Greek railway station

Praggion railway station (Σιδηροδρομική Στάση Πραγγίον) is a small unstaffed
railway station that serves the village of Praggion, Evros, in Eastern Macedonia and Thrace, Greece. Located southwest of the settlement, Today Hellenic Train operates just two daily regional trains to Alexandroupoli and Ormenio.

==History==
The railway was an important link during World War I as the Ottoman Empire, Bulgaria, and Austria-Hungary were all Central Allies. After the Ottoman Empire's defeat, its remaining imperial possessions were divided. The sections from Alexandroupoli to Svilengrad, except for a short section of about 10 km in Turkey serving Edirne Karaagaç station and for 3 km between the Greek border and Svilengrad station in Bulgaria come under the control of the French-Hellenic Railway Company (CFFH), a subsidiary of the CO, when the CFFH was incorporated in July 1929.

Under the Treaty of Lausanne of 1923, a new border between Greece and Turkey was established at the Evros river, just east of Ftelia railway station, resulted in the railway from Istanbul to Bulgaria entering Greece at Pythio, then re-entering Turkey at Edirne (Karaağaç railway station), re-entering Greece at Marasia, and finally entering Bulgaria between Ormenio and Svilengrad. This arrangement continued until 1971 when two new lines were opened. In Turkey, the Edirne Cut-off was opened to allow trains from Istanbul to Bulgaria to run through Edirne entirely on Turkish territory so that trains such as the Orient Express no longer passed through Feres. In Greece, a line was opened to allow trains from Pythio to Bulgaria to stay on Greek territory and avoid Edirne. In 1954 the CFFH was absorbed by the Hellenic State Railways. In 1971, the Hellenic State Railways was reorganised into the OSE taking over responsibilities for most of Greece's rail infrastructure.

In the 1990s, OSE introduced the InterCity service to the Alexandroupoli–Svilengrad line Which reduced travel times across the whole line.

In 2020 it was announced that the section of line between Pythio and Ormenio was to be upgraded, at the cost of €1.4 million as part of an ambitious integrated intergovernmental transport plan which will see this, and 39 other transport sector projects be built, with financing from the European Commission with a total of €117 million.
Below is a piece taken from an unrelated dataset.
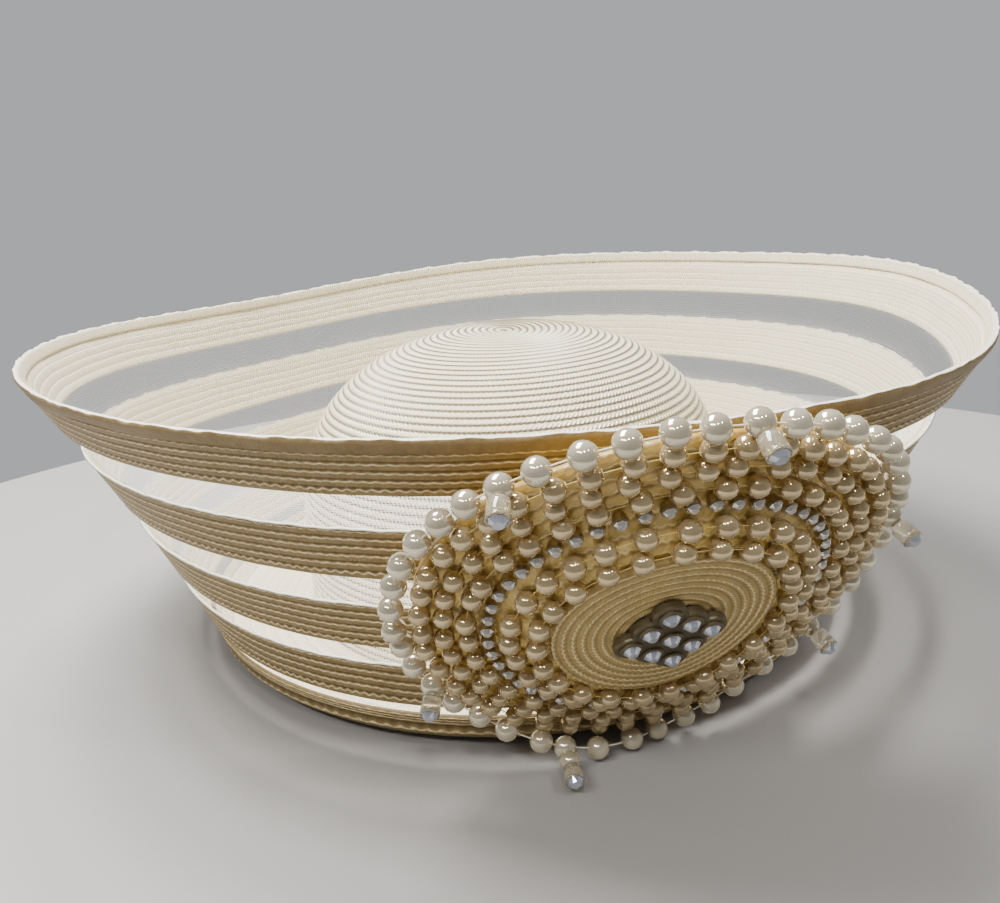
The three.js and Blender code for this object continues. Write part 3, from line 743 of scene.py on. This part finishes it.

The package of measures aims to build or improve transport connections and connectivity across Europe, with a focus on sustainable transport. The project for the Pythian-Ormenio section envisions upgrading the existing line infrastructure and trackbed, doubling of the track as well as the installation of electrification signalling (ETCS Level 1) along the entire stretch, with the aim of improving freight transport with Bulgaria and Turkey.

Following the Tempi crash, Hellenic Train announced rail replacement bus's on certain routes across the Greek rail network, starting Wednesday 15th March 2023.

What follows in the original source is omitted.